— Begin Dataset records —

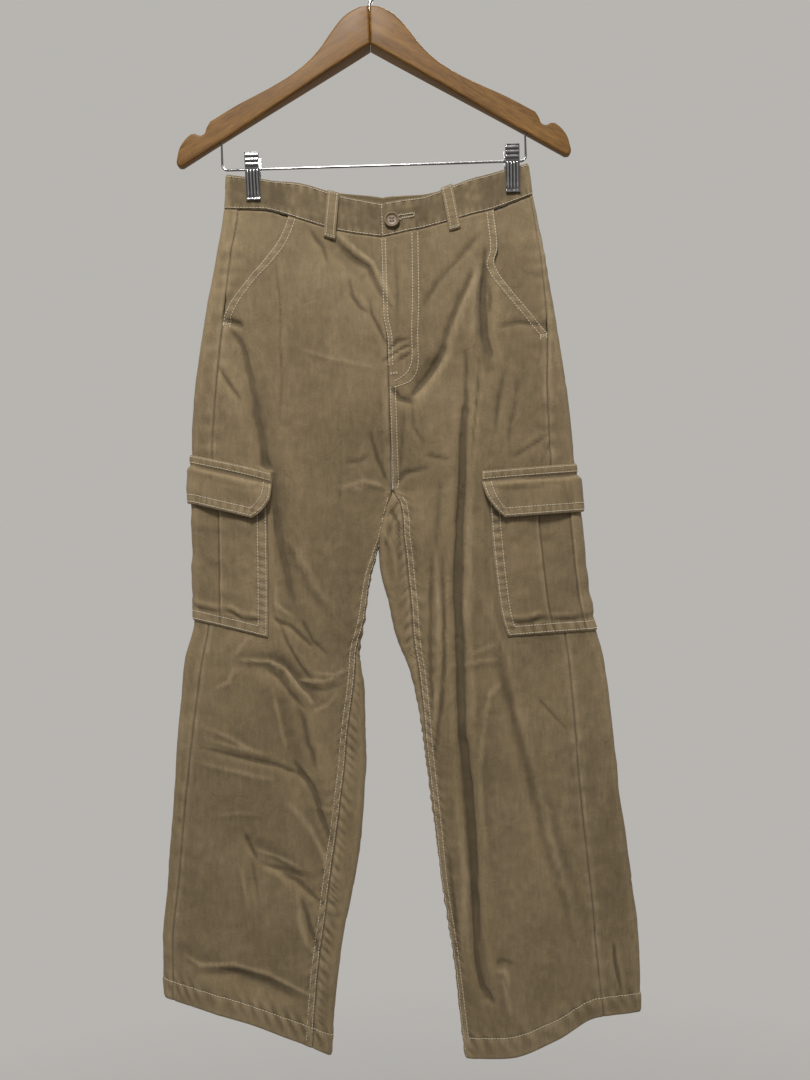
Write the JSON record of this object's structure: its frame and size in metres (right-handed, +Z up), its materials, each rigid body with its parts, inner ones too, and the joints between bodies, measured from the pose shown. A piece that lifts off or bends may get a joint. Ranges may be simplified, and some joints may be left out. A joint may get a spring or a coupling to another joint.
{
  "type": "cargo pants on a clip hanger",
  "caption": "Wide-leg cotton cargo pants with flapped thigh pockets and pale top-stitching, clipped by the waistband to a wooden hanger.",
  "frame": {"origin": "inside top of the hanger's hook, where a rail or peg holds it", "axes": "+Z up, -Y towards the viewer of the garment's front, +X to that viewer's right"},
  "size_m": [0.5338, 0.0618, 1.2439],
  "materials": {
    "cloth": "khaki cotton twill, washed, matt",
    "thread": "pale cream top-stitching thread",
    "button": "brown four-hole button, semi-matt",
    "wood": "orange-brown beech under satin lacquer",
    "metal": "bright plated steel wire and sheet"
  },
  "bodies": {
    "root": {"front_left": "cloth", "front_right": "cloth", "back_left": "cloth", "back_right": "cloth", "pocket_facing_left": "cloth", "pocket_facing_right": "cloth", "fly_shield": "cloth", "waistband": "cloth", "belt_loop_front_left": "cloth", "belt_loop_front_right": "cloth", "belt_loop_back_left": "cloth", "belt_loop_back_right": "cloth", "belt_loop_centre_back": "cloth", "cargo_pocket_left": "cloth", "cargo_flap_left": "cloth", "cargo_pocket_right": "cloth", "cargo_flap_right": "cloth", "button": "button", "hanger_arm_left": "wood", "hanger_arm_right": "wood", "hanger_hook": "metal", "hanger_bar": "metal", "clip_back_left": "metal", "clip_front_left": "metal", "clip_spring_left": "metal", "clip_back_right": "metal", "clip_front_right": "metal", "clip_spring_right": "metal"}
  },
  "joints": []
}
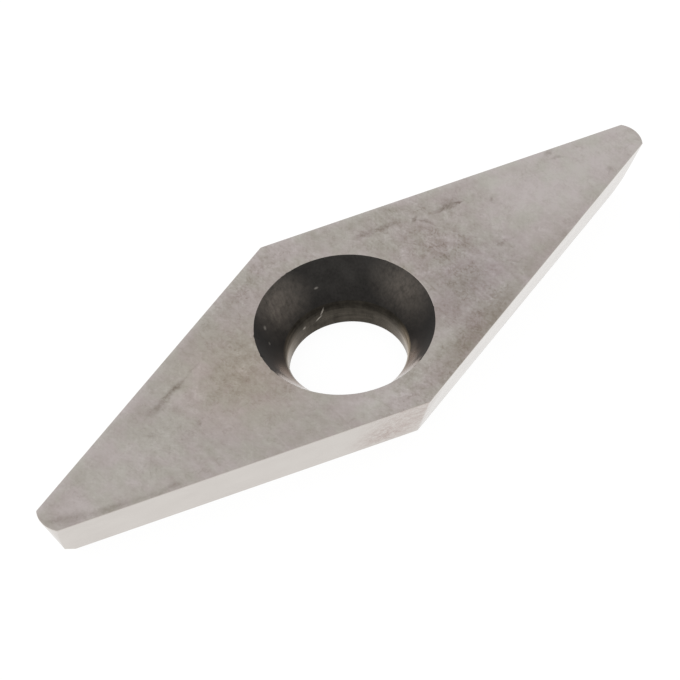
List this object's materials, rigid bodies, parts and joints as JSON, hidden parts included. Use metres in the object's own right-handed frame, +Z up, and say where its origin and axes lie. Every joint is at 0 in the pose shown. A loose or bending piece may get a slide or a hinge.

— End Dataset records —

* Required task: Copy out the whole listing exactly as written.

* Exercise response:
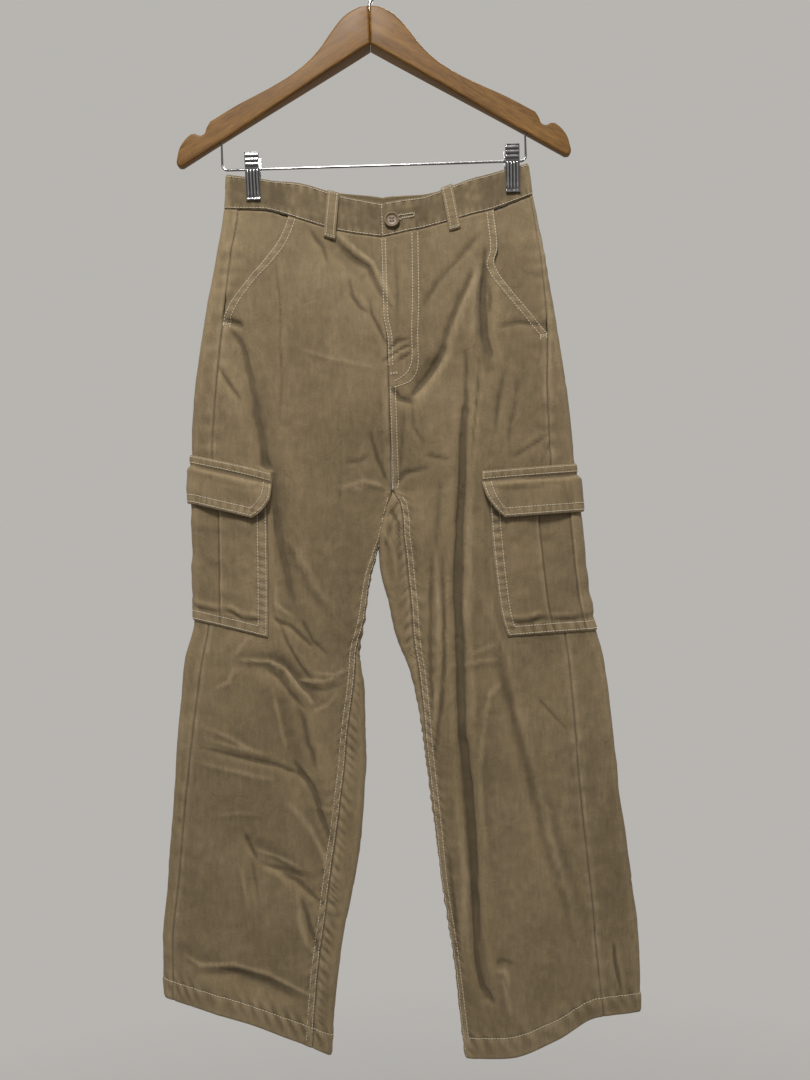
Write the JSON record of this object's structure: its frame and size in metres (right-handed, +Z up), its materials, each rigid body with its parts, inner ones too, and the joints between bodies, measured from the pose shown. A piece that lifts off or bends may get a joint. Ranges may be simplified, and some joints may be left out. A joint may get a spring or a coupling to another joint.
{
  "type": "cargo pants on a clip hanger",
  "caption": "Wide-leg cotton cargo pants with flapped thigh pockets and pale top-stitching, clipped by the waistband to a wooden hanger.",
  "frame": {"origin": "inside top of the hanger's hook, where a rail or peg holds it", "axes": "+Z up, -Y towards the viewer of the garment's front, +X to that viewer's right"},
  "size_m": [0.5338, 0.0618, 1.2439],
  "materials": {
    "cloth": "khaki cotton twill, washed, matt",
    "thread": "pale cream top-stitching thread",
    "button": "brown four-hole button, semi-matt",
    "wood": "orange-brown beech under satin lacquer",
    "metal": "bright plated steel wire and sheet"
  },
  "bodies": {
    "root": {"front_left": "cloth", "front_right": "cloth", "back_left": "cloth", "back_right": "cloth", "pocket_facing_left": "cloth", "pocket_facing_right": "cloth", "fly_shield": "cloth", "waistband": "cloth", "belt_loop_front_left": "cloth", "belt_loop_front_right": "cloth", "belt_loop_back_left": "cloth", "belt_loop_back_right": "cloth", "belt_loop_centre_back": "cloth", "cargo_pocket_left": "cloth", "cargo_flap_left": "cloth", "cargo_pocket_right": "cloth", "cargo_flap_right": "cloth", "button": "button", "hanger_arm_left": "wood", "hanger_arm_right": "wood", "hanger_hook": "metal", "hanger_bar": "metal", "clip_back_left": "metal", "clip_front_left": "metal", "clip_spring_left": "metal", "clip_back_right": "metal", "clip_front_right": "metal", "clip_spring_right": "metal"}
  },
  "joints": []
}
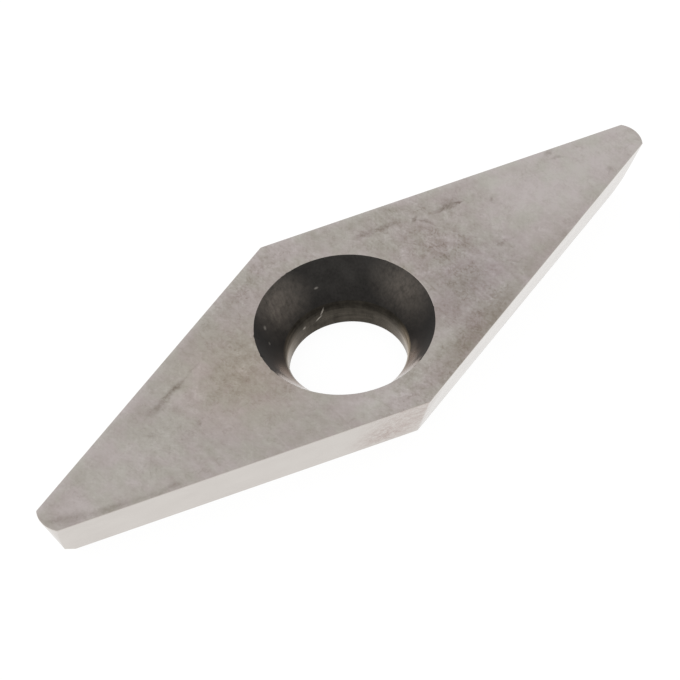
List this object's materials, rigid bodies, parts and joints as JSON, hidden parts included. Use metres in the object's own right-handed frame, +Z up, and say where its origin and axes lie. Every joint is at 0 in the pose shown. A loose or bending piece may get a slide or a hinge.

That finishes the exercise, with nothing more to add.